# [SET EXERCISE]
Copy nothing but the lines below running from the line containing "const freePieces = ['hose_free', 'hose_ferrule', 'end_fitting'];" through the line containing "import math", both end lines included.

##### MATERIAL TO PROCESS

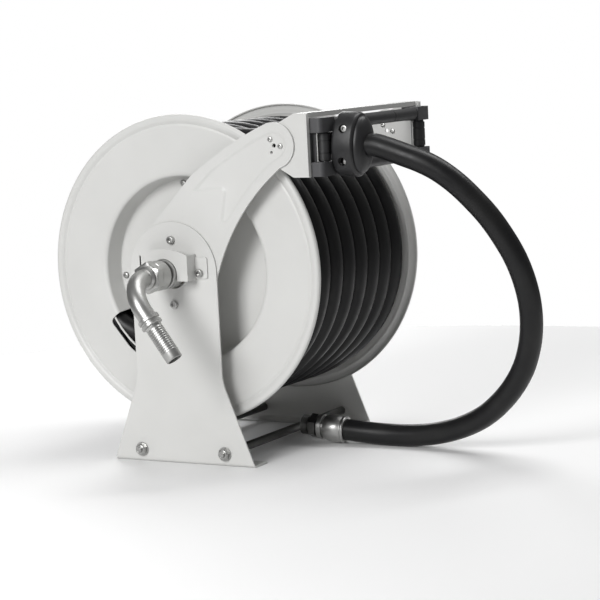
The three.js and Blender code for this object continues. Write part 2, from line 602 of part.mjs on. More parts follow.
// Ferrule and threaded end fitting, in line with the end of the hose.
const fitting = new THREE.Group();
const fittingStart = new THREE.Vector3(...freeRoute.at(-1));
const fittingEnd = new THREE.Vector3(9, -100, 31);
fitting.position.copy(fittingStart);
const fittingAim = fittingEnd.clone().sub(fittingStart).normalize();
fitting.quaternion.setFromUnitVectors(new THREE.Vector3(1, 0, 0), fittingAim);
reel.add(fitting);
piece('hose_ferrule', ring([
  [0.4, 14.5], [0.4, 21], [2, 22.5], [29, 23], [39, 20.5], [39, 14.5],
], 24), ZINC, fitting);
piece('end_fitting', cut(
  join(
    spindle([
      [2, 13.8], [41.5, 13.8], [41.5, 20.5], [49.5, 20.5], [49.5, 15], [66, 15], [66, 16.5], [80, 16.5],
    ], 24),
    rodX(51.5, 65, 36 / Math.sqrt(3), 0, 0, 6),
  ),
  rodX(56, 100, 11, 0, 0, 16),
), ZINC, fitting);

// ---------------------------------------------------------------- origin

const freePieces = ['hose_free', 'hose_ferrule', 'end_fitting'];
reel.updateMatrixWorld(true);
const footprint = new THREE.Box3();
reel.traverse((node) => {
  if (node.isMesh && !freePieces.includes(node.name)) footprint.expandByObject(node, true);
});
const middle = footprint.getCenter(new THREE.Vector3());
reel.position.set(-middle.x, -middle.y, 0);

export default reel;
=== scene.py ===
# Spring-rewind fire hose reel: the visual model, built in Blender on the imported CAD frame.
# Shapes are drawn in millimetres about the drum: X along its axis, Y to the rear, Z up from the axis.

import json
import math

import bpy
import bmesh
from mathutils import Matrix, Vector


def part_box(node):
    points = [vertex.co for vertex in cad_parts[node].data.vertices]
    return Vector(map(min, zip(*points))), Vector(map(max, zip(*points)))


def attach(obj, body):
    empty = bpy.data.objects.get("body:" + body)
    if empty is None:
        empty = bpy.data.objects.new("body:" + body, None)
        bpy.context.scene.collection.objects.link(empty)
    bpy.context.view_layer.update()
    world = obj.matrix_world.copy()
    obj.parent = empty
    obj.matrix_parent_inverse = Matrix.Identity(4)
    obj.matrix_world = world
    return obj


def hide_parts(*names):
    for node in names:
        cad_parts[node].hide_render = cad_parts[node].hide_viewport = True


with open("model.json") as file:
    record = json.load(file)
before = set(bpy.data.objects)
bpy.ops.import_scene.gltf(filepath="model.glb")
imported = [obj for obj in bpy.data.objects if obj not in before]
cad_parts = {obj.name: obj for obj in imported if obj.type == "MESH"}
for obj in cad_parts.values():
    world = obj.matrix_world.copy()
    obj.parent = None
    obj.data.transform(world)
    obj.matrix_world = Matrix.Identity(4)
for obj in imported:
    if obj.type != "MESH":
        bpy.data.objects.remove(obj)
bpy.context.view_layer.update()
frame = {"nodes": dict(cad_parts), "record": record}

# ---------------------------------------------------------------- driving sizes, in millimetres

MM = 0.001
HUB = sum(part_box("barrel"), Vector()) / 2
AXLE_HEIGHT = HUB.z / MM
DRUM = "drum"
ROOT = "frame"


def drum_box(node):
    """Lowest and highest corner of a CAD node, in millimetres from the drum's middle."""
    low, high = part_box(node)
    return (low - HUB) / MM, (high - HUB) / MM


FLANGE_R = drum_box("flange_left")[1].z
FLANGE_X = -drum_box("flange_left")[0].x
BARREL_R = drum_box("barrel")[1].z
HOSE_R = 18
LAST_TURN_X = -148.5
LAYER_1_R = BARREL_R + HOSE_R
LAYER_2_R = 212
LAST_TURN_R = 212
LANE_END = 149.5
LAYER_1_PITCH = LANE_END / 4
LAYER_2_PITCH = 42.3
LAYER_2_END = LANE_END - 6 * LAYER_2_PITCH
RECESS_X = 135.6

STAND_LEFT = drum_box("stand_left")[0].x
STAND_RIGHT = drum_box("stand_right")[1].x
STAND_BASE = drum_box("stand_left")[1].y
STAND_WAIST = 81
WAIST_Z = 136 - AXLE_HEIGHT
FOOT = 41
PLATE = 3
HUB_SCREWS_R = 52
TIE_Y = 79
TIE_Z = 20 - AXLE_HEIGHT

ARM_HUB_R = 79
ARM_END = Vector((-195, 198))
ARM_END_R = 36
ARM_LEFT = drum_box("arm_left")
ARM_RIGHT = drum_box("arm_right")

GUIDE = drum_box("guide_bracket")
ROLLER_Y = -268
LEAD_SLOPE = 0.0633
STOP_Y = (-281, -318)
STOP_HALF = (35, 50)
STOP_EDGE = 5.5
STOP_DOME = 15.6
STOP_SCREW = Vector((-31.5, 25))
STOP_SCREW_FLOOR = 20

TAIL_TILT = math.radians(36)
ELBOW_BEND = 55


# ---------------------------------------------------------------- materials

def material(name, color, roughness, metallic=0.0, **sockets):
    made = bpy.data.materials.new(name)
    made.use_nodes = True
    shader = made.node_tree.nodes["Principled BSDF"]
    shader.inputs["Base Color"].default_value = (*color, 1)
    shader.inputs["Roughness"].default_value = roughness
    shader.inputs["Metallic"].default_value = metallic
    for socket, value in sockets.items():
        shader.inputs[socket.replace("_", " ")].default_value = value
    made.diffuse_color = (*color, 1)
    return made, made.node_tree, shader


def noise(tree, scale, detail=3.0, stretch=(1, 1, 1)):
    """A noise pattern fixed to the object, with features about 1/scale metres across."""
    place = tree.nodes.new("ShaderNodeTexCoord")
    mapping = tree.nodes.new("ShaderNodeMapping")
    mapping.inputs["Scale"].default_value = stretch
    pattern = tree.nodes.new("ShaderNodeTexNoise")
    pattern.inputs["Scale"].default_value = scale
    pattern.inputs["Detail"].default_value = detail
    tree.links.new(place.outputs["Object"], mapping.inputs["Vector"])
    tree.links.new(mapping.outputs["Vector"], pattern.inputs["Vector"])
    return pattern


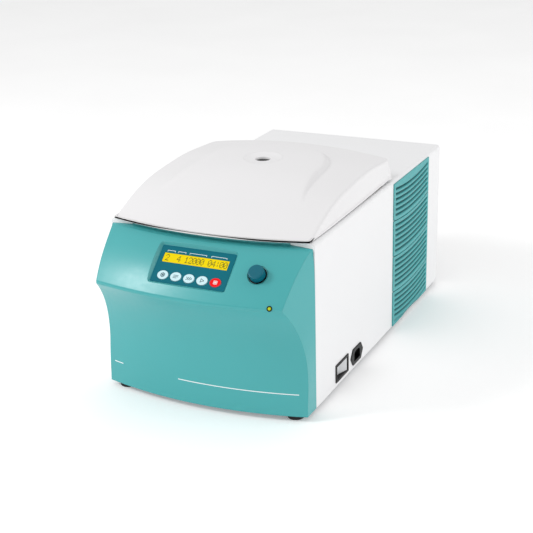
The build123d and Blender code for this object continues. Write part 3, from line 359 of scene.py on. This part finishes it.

##########

# [ANSWER FOR THIS EXERCISE]
const freePieces = ['hose_free', 'hose_ferrule', 'end_fitting'];
reel.updateMatrixWorld(true);
const footprint = new THREE.Box3();
reel.traverse((node) => {
  if (node.isMesh && !freePieces.includes(node.name)) footprint.expandByObject(node, true);
});
const middle = footprint.getCenter(new THREE.Vector3());
reel.position.set(-middle.x, -middle.y, 0);

export default reel;
=== scene.py ===
# Spring-rewind fire hose reel: the visual model, built in Blender on the imported CAD frame.
# Shapes are drawn in millimetres about the drum: X along its axis, Y to the rear, Z up from the axis.

import json
import math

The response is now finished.